HIV prevention is different for women than for men. Women are not men with vaginas. Women and girls face unique social challenges to both preventing HIV and living a healthy life with HIV. Deeply embedded social roles, culture, communication and power structures have far too often disadvantaged women, especially women of color.

As we commemorate National Women and Girls HIV/AIDS Awareness Day on March 10th, we should reflect on these challenges and commit to finding better solutions to help overcome them.

Balancing work and family responsibilities

While paid employment among women with HIV actually helps them take better care of their HIV and overall health, marriage does not. Paid employment can bring financial security, sense of purpose, an enlarged social network, health and retirement benefits. Marriage, on the other hand, means unpaid labor taking care of home, husband and children and often parents, taking time away from a woman's ability to care for her own health.

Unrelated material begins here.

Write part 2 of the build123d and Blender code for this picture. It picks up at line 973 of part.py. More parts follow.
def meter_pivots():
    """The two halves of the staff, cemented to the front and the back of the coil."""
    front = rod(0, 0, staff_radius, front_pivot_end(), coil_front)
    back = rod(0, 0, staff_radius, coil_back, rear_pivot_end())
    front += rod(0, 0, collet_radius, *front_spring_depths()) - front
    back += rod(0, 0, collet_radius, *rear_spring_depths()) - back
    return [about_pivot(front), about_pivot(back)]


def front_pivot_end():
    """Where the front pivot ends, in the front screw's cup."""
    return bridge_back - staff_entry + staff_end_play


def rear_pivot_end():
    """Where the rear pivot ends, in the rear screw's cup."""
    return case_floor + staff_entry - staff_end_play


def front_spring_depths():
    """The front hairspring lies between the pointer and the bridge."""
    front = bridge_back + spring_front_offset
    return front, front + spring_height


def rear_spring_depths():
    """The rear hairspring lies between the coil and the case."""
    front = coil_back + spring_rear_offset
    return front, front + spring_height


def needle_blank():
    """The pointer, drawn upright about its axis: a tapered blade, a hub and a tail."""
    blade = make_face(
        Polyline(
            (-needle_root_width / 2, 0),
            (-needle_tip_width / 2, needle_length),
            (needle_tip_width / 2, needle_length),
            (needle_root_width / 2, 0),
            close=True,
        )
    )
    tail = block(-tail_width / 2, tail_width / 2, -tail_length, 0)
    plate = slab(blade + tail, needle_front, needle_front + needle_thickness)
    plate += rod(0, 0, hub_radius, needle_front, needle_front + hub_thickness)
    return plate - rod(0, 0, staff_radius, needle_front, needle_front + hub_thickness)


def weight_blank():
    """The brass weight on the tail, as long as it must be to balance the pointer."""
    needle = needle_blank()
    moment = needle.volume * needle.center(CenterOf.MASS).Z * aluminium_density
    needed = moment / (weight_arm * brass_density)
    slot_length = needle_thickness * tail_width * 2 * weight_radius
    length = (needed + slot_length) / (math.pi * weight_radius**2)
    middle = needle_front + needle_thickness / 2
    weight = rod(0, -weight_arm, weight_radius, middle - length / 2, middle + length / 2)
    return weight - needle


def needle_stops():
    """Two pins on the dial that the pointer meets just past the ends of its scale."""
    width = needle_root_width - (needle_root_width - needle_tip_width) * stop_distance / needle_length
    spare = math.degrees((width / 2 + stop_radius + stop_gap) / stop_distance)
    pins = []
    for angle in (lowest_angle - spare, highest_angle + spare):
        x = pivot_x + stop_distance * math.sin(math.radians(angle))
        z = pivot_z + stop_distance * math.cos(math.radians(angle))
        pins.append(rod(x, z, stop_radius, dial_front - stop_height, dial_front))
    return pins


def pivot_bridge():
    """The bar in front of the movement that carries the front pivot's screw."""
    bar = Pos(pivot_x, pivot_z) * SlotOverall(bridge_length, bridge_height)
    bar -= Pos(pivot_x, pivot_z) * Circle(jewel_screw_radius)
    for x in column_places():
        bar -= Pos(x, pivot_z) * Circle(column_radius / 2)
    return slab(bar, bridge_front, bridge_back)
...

Several years ago, we conducted a study that found that a woman living with HIV who was married was less likely to be able to self-manage her HIV, compared to a woman who was unmarried. Since women are unlikely to stay single or get a divorce the ultimate solution will be to change social norms and expectations so that men also share in family responsibilities. Initiatives such as Recognize, Reduce and Redistribute, recently advocated for by Melinda Gates is likely to yield novel interventions to help us achieve this goal.

Trauma and Violence

Both men and women living with HIV report higher rates of past and current traumatic experiences such as rape, domestic violence, sexual, physical and emotional abuse than the general population. While trauma and violence can affect anyone, women and girls are disproportionally affected. Trauma undermines women's health outcome, because they suffer increased rates of depression, fatigue, anxiety, medication failure, faster development of opportunistic infections and early death.

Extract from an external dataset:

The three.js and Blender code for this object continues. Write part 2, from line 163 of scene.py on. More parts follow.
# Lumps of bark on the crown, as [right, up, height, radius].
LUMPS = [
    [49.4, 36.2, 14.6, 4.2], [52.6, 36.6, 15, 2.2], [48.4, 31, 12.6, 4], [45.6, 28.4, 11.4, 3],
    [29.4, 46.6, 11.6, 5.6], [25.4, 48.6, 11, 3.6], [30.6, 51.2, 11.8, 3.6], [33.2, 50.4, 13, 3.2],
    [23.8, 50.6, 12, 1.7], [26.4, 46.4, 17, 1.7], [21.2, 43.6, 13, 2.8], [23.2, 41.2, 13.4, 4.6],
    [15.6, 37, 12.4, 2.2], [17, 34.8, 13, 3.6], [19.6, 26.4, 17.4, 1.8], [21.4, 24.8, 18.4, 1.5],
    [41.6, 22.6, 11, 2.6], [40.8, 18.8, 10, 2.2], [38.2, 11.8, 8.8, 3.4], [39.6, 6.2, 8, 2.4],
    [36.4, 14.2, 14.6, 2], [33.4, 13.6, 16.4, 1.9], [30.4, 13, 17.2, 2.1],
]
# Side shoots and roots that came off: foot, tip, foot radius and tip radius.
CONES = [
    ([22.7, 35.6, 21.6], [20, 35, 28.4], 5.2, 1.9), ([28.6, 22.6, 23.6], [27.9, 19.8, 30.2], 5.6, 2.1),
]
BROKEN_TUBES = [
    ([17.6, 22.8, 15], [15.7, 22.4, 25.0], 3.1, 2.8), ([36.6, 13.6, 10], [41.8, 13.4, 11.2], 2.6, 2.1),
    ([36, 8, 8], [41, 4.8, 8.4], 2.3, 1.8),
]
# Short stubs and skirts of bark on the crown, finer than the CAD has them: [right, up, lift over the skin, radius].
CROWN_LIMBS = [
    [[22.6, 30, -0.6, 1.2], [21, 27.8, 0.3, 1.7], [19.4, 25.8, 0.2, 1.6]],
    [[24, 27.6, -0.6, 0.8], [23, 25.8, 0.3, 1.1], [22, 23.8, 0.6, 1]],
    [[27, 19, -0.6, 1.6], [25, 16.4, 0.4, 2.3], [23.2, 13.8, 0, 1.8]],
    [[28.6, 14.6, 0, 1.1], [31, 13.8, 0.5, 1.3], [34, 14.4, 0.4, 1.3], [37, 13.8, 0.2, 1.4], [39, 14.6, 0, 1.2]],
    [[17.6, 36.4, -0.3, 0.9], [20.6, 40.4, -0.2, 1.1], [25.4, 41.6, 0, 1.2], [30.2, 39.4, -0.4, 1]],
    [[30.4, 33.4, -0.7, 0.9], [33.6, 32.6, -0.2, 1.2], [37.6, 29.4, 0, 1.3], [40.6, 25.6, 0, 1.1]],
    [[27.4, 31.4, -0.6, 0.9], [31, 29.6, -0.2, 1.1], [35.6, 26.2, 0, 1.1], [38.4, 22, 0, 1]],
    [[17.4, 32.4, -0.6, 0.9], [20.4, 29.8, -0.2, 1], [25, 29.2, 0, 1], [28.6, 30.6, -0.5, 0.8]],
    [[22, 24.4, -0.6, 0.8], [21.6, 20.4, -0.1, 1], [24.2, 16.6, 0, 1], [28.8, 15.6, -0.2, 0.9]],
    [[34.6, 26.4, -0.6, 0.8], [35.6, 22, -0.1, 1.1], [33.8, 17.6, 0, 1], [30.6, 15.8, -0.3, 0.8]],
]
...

This intractable problem will require multicomponent solutions such as the awareness campaign "He for She" to create a gender equal world. For survivors of trauma and violence, a growing number of health care providers are embracing trauma-informed care, a model of health care delivery which emphasizes the impact of trauma on a woman's current symptoms and health. The Positive Women's Network-U.S.A. has recently advocated for resources to make trauma-informed care the standard of HIV health care delivery in the U.S.

Poverty

Underpinning these structural challenges is one of the toughest to overcome -- poverty. Research demonstrates that women living with HIV are likely to be impoverished, relying heavily on a social safety net, when it exists. Poverty can also increase the likelihood of a woman becoming infected with HIV.

The 2015 Sustainable Development Goals adopted by the United Nations last September sets ambitious goals to reduce poverty among women, including supporting universal and equitable quality education for girls and young women, giving women equal rights to economic resources, and achieving full and productive employment for all women and men, with equal pay for work of equal value. Recent research found that two interventions help reduce the impact of poverty among women living with HIV -- improving access to quality housing and food.

The Good News

There are so many challenges they can seem overwhelming and it can be hard to imagine meaningful progress is even possible. But the good news is that the energy focused on bringing these issues, and their impact on living with HIV, to the forefront has never been greater. The theme for the 2016 National Women and Girls HIV/AIDS Awareness Day is "The Best Defense is a Good Offense." This theme focuses on the very promising individual-level prevention strategies against HIV.

But to help defend women and girls against new HIV infections, and to help the 16 million women and girls already living with HIV to have the healthiest life possible, we also need to address the structural challenges women face.